Beyond Einstein:
From the Big Bang to Black Holes

Stanford Linear Accelerator Center,

Stanford University, 12-15 May 2004

Image of Einstein: Click to return to home page

A Diffractive Optics Approach to Achieving the Objectives of the "Black Hole Mission" in the "Beyond Einstein" Program

Gerry Skinner
CESR
skinner@cesr.fr

Additional authors: P. Gorenstein

Diffractive optics (Fresnel lenses and their variants) offer a novel way of achieving the ~micro arc second resolution necessary to 'image' a black hole. The optical system can be surprisingly simple and yet have very high collecting area.
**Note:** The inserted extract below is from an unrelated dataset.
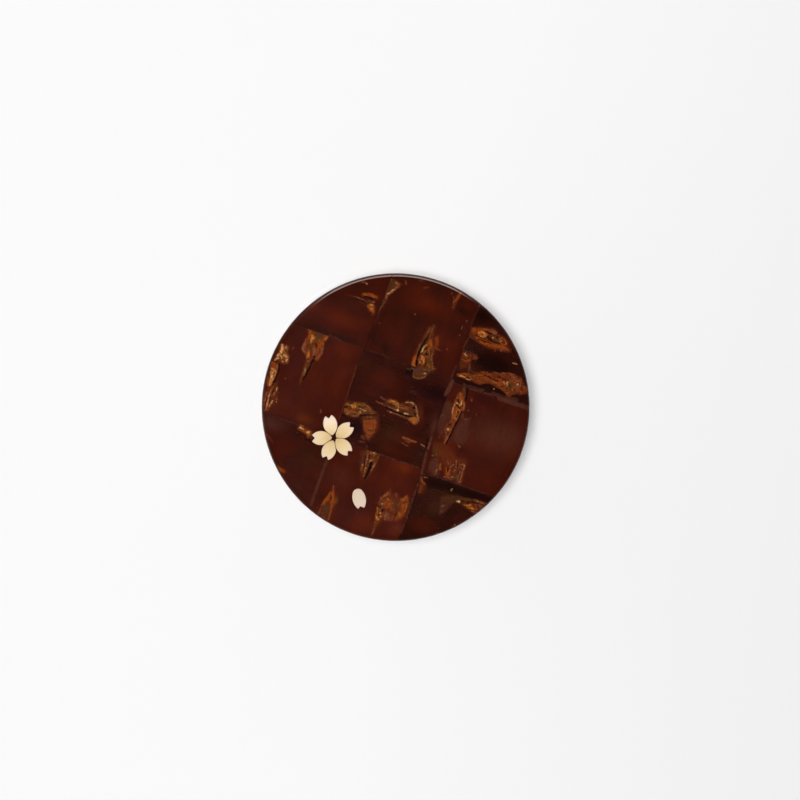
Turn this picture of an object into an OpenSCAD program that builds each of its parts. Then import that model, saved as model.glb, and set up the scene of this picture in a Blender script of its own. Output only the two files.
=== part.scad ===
// Round tea caddy veneered in patchwork cherry bark, with a deep slip-over lid,
// an inner sleeve and a lift-out inner lid.
// Origin: centre of the resting face. +Z up, millimetres.

/* [Overall] */
// Outside diameter of the caddy
outer_d = 80; // [70:1:92]
// Overall height with the lid closed
total_h = 88; // [80:1:124]
// Height of the line where lid and body part
part_z = 53; // [46:1:58]
// Radius of the rounded top and bottom shoulders
shoulder_r = 1.2; // [0.8:0.1:1.6]

/* [Bark and boards] */
// Thickness of the outer bark tiles
bark_t = 0.5; // [0.4:0.05:0.6]
// Thickness of the bark skins inside
lining_t = 0.3; // [0.2:0.05:0.35]
// Thickness of the top and base boards
board_t = 3; // [2.5:0.1:3.5]
// Width of the hairline joint between tiles
joint_w = 0.05; // [0.02:0.01:0.1]

/* [Sleeve and fits] */
// Radial clearance between lid lining and sleeve
lid_fit = 0.15; // [0.1:0.05:0.3]
// Height of the sleeve rim above the resting face
sleeve_top = 74; // [70:0.5:75]
// Wall of the sleeve core
sleeve_wall = 1.2; // [1:0.1:1.6]
// Gap between the closed lid and the body rim
part_gap = 0.1; // [0.05:0.05:0.2]

/* [Inner lid] */
// Thickness of the inner lid board
inner_board_t = 2; // [1.6:0.1:2.4]
// Depth of the plug ring below the inner lid board
plug_depth = 5; // [3:0.5:8]
// Radial clearance of the plug ring in the sleeve
plug_fit = 0.25; // [0.2:0.05:0.4]
// Diameter of the knob
knob_d = 13; // [10:0.5:16]
// Height of the knob above the inner lid
knob_h = 6.3; // [5:0.1:6.6]

/* [Tile pattern] */
// Turn of the hand-laid tile grid on the lid top, in degrees
grid_turn = -19.5; // [-45:0.5:45]
// Left seam of the grid, from its front end to its back end
seam_left = [-14.0, -14.4, -14.7, -14.0];
// Right seam of the grid, from its front end to its back end
seam_right = [14.0, 13.6, 13.25, 13.4];
// Front seam: left end, left seam, right seam on its two sides, right end
seam_front = [-14.8, -14.8, -14.8, -15.6, -15.5];
// Back seam: left end, left seam, right seam on its two sides, right end
seam_back = [13.2, 13.5, 12.9, 12.75, 12.5];
// Number of tiles round the wall
wall_tiles = 9; // [7:1:12]
// Number of tile courses up the wall
wall_courses = 3; // [3:1:3]

/* [Blossom inlay] */
// Centre of the five-petal blossom
blossom_at = [-18.4, -9.1];
// Direction of each hand-laid petal, in degrees
petal_turns = [101, 38, -47, -113, -178];
// Root of each petal, counted from the blossom centre
petal_roots = [[-0.48, 0.72], [0.64, 0.12], [0.64, -0.36], [-0.24, -0.83], [-0.6, 0]];
// Directions of the bark lines between a petal and the next
petal_lines = [69.5, -5, -80, -145.5, 141.5];
// Length of a petal from root to tip
petal_l = 5.95; // [4:0.05:7]
// Width of a petal
petal_w = 4.16; // [3:0.02:4.4]
// Depth of the notch in a petal tip
notch_d = 0.9; // [0.5:0.05:1.4]
// Width of bark left between two petals
petal_gap = 0.14; // [0.1:0.02:0.3]
// Centre of the loose petal
loose_at = [-10.9, -27.3];
// Direction of the loose petal's tip, in degrees
loose_turn = -77; // [-180:1:180]
// Width of the loose petal
loose_w = 3.95; // [3:0.05:4.4]

/* [Hidden] */
$fn = 96;

eps = 0.01;
R = outer_d / 2;
reach = R + 3;                                         // how far the seams are drawn
core_r = R - bark_t;                                   // outside of both cores
sleeve_r = R - bark_t - 2.0;                           // outside of the sleeve skin
lid_in_r = sleeve_r + lid_fit;                         // inside of the lid lining
lid_core_in = lid_in_r + lining_t;
sleeve_core_r = sleeve_r - lining_t;
sleeve_core_in = sleeve_core_r - sleeve_wall;
sleeve_in_r = sleeve_core_in - lining_t;               // bore of the sleeve
floor_z = bark_t + board_t;                            // top of the base board
board_z = total_h - bark_t - board_t;                  // underside of the top board
ceiling_z = board_z - lining_t;                        // inside top of the lid
lid_z = part_z + part_gap;                             // rim of the closed lid
inner_z = sleeve_top + 0.05;                           // underside of the inner lid board
inner_top = inner_z + inner_board_t;
plug_r = sleeve_in_r - plug_fit;
inner_r = sleeve_r - 0.2;                              // outside of the inner lid
peg_r = 2.5;
course_h = total_h / wall_courses;
course_z = [for (i = [0:wall_courses]) i * course_h];
tile_a = 360 / wall_tiles;
course_turn = [0, tile_a / 2, 0];                      // stagger of each course

bark = "#3d130c";
bark_dark = "#2b0d0a";
bark_in = "#5a2a18";
wood = "#b98a5a";
wood_pale = "#cda878";
inlay = "#efe0bd";

// ring between two radii and two heights
module ring(ro, ri, z0, z1) {
  rotate_extrude() translate([ri, z0]) square([ro - ri, z1 - z0]);
}

// outline of the whole caddy in section, with rounded shoulders
module section() {
  square([R - shoulder_r, total_h]);
  translate([0, shoulder_r]) square([R, total_h - 2 * shoulder_r]);
  for (z = [shoulder_r, total_h - shoulder_r])
    translate([R - shoulder_r, z]) circle(r = shoulder_r, $fn = 48);
}

// slice of the caddy's outer skin between two radii and two heights
module skin(ri, z0, z1) {
  rotate_extrude() intersection() {
    section();
    translate([ri, z0]) square([R, z1 - z0]);
  }
}

// ---- petals ----

// two arcs that meet at the origin and at x = chord
module lens(chord, wid, grow) {
  rad = (chord * chord / 4 + wid * wid / 4) / wid;
  intersection() {
    translate([chord / 2, rad - wid / 2]) circle(r = rad + grow, $fn = 120);
    translate([chord / 2, wid / 2 - rad]) circle(r = rad + grow, $fn = 120);
  }
}

// V that cuts the notch and squares off the two lobes
module tip_cut(len, grow) {
  polygon([[len - notch_d + grow, 0], [len + grow, 0.95], [len + grow, 4], [len + 2, 4],
           [len + 2, -4], [len + grow, -4], [len + grow, -0.95]]);
}

// petal i of the blossom, held between the bark lines on its two sides
module blossom_petal(i, grow) {
  n = len(petal_turns);
  g = petal_gap / 2 - grow;
  difference() {
    translate(petal_roots[i]) rotate([0, 0, petal_turns[i]]) difference() {
      lens(petal_l * 1.11, petal_w, grow);
      tip_cut(petal_l, grow);
    }
    rotate([0, 0, petal_lines[(i + n - 1) % n]]) translate([-9, -g]) square([18, 9]);
    rotate([0, 0, petal_lines[i]]) translate([-9, g - 9]) square([18, 9]);
  }
}

module all_petals(grow = 0, z0 = total_h - bark_t, z1 = total_h) {
  translate([blossom_at[0], blossom_at[1], z0]) linear_extrude(height = z1 - z0)
    for (i = [0:len(petal_turns) - 1]) blossom_petal(i, grow);
}

// the loose petal has a rounded root
module one_petal(grow = 0, z0 = total_h - bark_t, z1 = total_h) {
  r = 1.8;
  translate([loose_at[0], loose_at[1], z0]) rotate([0, 0, loose_turn])
    translate([-petal_l / 2, 0, 0]) linear_extrude(height = z1 - z0) difference() {
      intersection() {
        translate([-0.7, 0]) lens(petal_l + 1.5, loose_w, grow);
        union() {
          translate([r, 0]) circle(r = r + grow, $fn = 64);
          translate([r, -4]) square([8, 8]);
        }
      }
      tip_cut(petal_l, grow);
    }
}

// ---- lid ----

// how far seam k lies to the right at a height v of the grid
function seam_u(k, v) =
  k == 0 ? -reach : k == 3 ? reach :
  let (s = k == 1 ? seam_left : seam_right)
  lookup(v, [[-reach, s[0]], [seam_front[1], s[1]], [seam_back[1], s[2]], [reach, s[3]]]);

// how high row line j lies at the left (0) or right (1) end of column i
function seam_v(j, i, end) =
  j == 0 ? -reach : j == 3 ? reach :
  (j == 1 ? seam_front : seam_back)[i == 2 ? 3 + end : i + end];

// one tile of the 3 by 3 grid on the lid top: i across, j from front to back
module top_tile(i, j) {
  g = joint_w / 2;
  c = [for (e = [[0, 0], [1, 0], [1, 1], [0, 1]])
    let (v = seam_v(j + e[1], i, e[0]))
    [seam_u(i + e[0], v) + (e[0] == 0 ? g : -g), v + (e[1] == 0 ? g : -g)]];
  color(bark) difference() {
    intersection() {
      skin(0, total_h - bark_t, total_h);
      rotate([0, 0, grid_turn]) translate([0, 0, total_h - bark_t - 1])
        linear_extrude(height = bark_t + 2) polygon(c);
    }
    if (i < 2 && j < 2) all_petals(0.02, total_h - bark_t - 1, total_h + 1);
    if (i == 1 && j == 0) one_petal(0.02, total_h - bark_t - 1, total_h + 1);
  }
}

module lid_core() {
  color(wood) ring(core_r, lid_core_in, lid_z, total_h - bark_t);
}

module lid_top_board() {
  color(wood) translate([0, 0, board_z]) cylinder(r = lid_core_in, h = board_t);
}

module lid_lining() {
  color(bark_in) ring(lid_core_in, lid_in_r, lid_z, ceiling_z);
}

module lid_ceiling_bark() {
  color(bark_in) translate([0, 0, ceiling_z]) cylinder(r = lid_core_in, h = lining_t);
}

module blossom_petals() { color(inlay) all_petals(); }

module loose_petal() { color(inlay) one_petal(); }

// one course of wall tiles, cut into separate pieces by hairline joints
module wall_course(z0, z1, turn) {
  g = joint_w;
  color(bark) difference() {
    skin(core_r, z0, z1);
    for (k = [0:wall_tiles - 1]) rotate([0, 0, k * tile_a + turn])
      translate([core_r - 1, -g / 2, z0 - 1]) cube([4, g, z1 - z0 + 2]);
  }
}

module lid_wall_bark_upper() {
  wall_course(course_z[2] + joint_w / 2, total_h - bark_t, course_turn[2]);
}

module lid_wall_bark_lower() {
  wall_course(lid_z, course_z[2] - joint_w / 2, course_turn[1]);
}

// ---- body ----

module body_core() {
  color(wood) ring(core_r, sleeve_r, bark_t, part_z);
}

module base_board() {
  color(wood) translate([0, 0, bark_t]) cylinder(r = sleeve_r, h = board_t);
}

module base_bark() {
  color(bark_dark) skin(0, 0, bark_t);
}

module floor_bark() {
  color(bark_in) translate([0, 0, floor_z]) cylinder(r = sleeve_in_r, h = lining_t);
}

module sleeve_core() {
  color(wood) ring(sleeve_core_r, sleeve_core_in, floor_z, sleeve_top - lining_t);
}

module sleeve_outer_bark() {
  color(bark_in) ring(sleeve_r, sleeve_core_r, floor_z, sleeve_top - lining_t);
}

module sleeve_lining() {
  color(bark_in) ring(sleeve_core_in, sleeve_in_r, floor_z, sleeve_top - lining_t);
}

module sleeve_rim_bark() {
  color(bark) ring(sleeve_r, sleeve_in_r, sleeve_top - lining_t, sleeve_top);
}

module body_wall_bark_upper() {
  wall_course(course_z[1] + joint_w / 2, part_z, course_turn[1]);
}

module body_wall_bark_lower() {
  wall_course(bark_t, course_z[1] - joint_w / 2, course_turn[0]);
}

// ---- inner lid ----

module inner_lid_board() {
  color(wood_pale) difference() {
    translate([0, 0, inner_z]) cylinder(r = inner_r - lining_t, h = inner_board_t);
    translate([0, 0, inner_z - 1]) cylinder(r = peg_r, h = inner_board_t + 2);
  }
}

module inner_lid_plug_ring() {
  color(wood_pale) ring(plug_r, plug_r - 1.5, inner_z - plug_depth, inner_z);
}

module inner_lid_top_bark() {
  color(bark) difference() {
    translate([0, 0, inner_top]) cylinder(r = inner_r - lining_t, h = lining_t);
    translate([0, 0, inner_top - 1]) cylinder(r = peg_r, h = lining_t + 2);
  }
}

module inner_lid_under_bark() {
  color(bark_in) translate([0, 0, inner_z - lining_t]) cylinder(r = plug_r - 1.5, h = lining_t);
}

module inner_lid_edge_bark() {
  color(bark) ring(inner_r, inner_r - lining_t, inner_z, inner_top + lining_t);
}

// turned knob: a peg glued through the board, a waisted neck and a round head
module knob() {
  z = inner_top + lining_t;
  kr = knob_d / 2;
  head = 1.3;                                          // half thickness of the head's edge
  color(wood) {
    translate([0, 0, inner_z]) cylinder(r = peg_r, h = inner_board_t + lining_t + eps);
    translate([0, 0, z]) rotate_extrude() difference() {
      union() {
        square([kr - head, knob_h - lining_t]);
        translate([kr - head, knob_h - lining_t - head]) circle(r = head, $fn = 48);
      }
      translate([kr + 0.35, (knob_h - lining_t) / 2 - 0.75]) circle(r = 2.6, $fn = 64);
      translate([kr - head + 0.2, -1]) square([5, 2.6]);
    }
  }
}

module knob_cap_bark() {
  z = inner_top + knob_h;
  color(bark) translate([0, 0, z]) cylinder(r = knob_d / 2 - 1.7, h = lining_t);
}

lid_core();
lid_top_board();
lid_lining();
lid_ceiling_bark();
top_tile(0, 2);  // top_bark_north_west
top_tile(1, 2);  // top_bark_north
top_tile(2, 2);  // top_bark_north_east
top_tile(0, 1);  // top_bark_west
top_tile(1, 1);  // top_bark_centre
top_tile(2, 1);  // top_bark_east
top_tile(0, 0);  // top_bark_south_west
top_tile(1, 0);  // top_bark_south
top_tile(2, 0);  // top_bark_south_east
blossom_petals();
loose_petal();
lid_wall_bark_upper();
lid_wall_bark_lower();
body_core();
base_board();
base_bark();
floor_bark();
sleeve_core();
sleeve_outer_bark();
sleeve_lining();
sleeve_rim_bark();
body_wall_bark_upper();
body_wall_bark_lower();
inner_lid_board();
inner_lid_plug_ring();
inner_lid_top_bark();
inner_lid_under_bark();
inner_lid_edge_bark();
knob();
knob_cap_bark();
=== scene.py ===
import math

import bpy
import numpy as np
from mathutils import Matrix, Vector
from mathutils.geometry import delaunay_2d_cdt

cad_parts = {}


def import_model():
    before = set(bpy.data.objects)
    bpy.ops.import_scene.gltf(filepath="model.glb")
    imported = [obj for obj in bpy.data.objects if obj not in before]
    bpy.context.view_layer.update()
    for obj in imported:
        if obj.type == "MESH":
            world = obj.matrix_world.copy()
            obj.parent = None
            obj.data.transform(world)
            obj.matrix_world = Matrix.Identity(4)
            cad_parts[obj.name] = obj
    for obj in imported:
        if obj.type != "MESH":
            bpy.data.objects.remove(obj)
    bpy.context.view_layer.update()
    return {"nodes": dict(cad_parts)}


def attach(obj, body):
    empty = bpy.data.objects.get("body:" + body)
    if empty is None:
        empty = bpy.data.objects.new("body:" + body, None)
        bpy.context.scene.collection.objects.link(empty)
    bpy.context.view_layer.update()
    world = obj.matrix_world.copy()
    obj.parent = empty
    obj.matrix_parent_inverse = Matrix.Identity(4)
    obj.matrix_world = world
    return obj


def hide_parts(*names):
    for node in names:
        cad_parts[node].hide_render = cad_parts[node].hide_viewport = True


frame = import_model()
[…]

Diffraction limited filled-aperture optics ~10 m diameter could be made that would operate at, say, ~6 keV and that would have the 'modest' angular resolutions of ~5 micro arc seconds necessary to resolve Sgr A* and the nucleus of M87. For higher resolution, shorter wavelengths could be used and/or multi-element un-filled aperture interferometric systems using the same principle could be employed. Demands on the relative spacecraft positioning and on target finding are as stringent as for other approaches, but requirements both on the manufacturing of the optical components and on their alignment are surprisingly relaxed and easily achieved.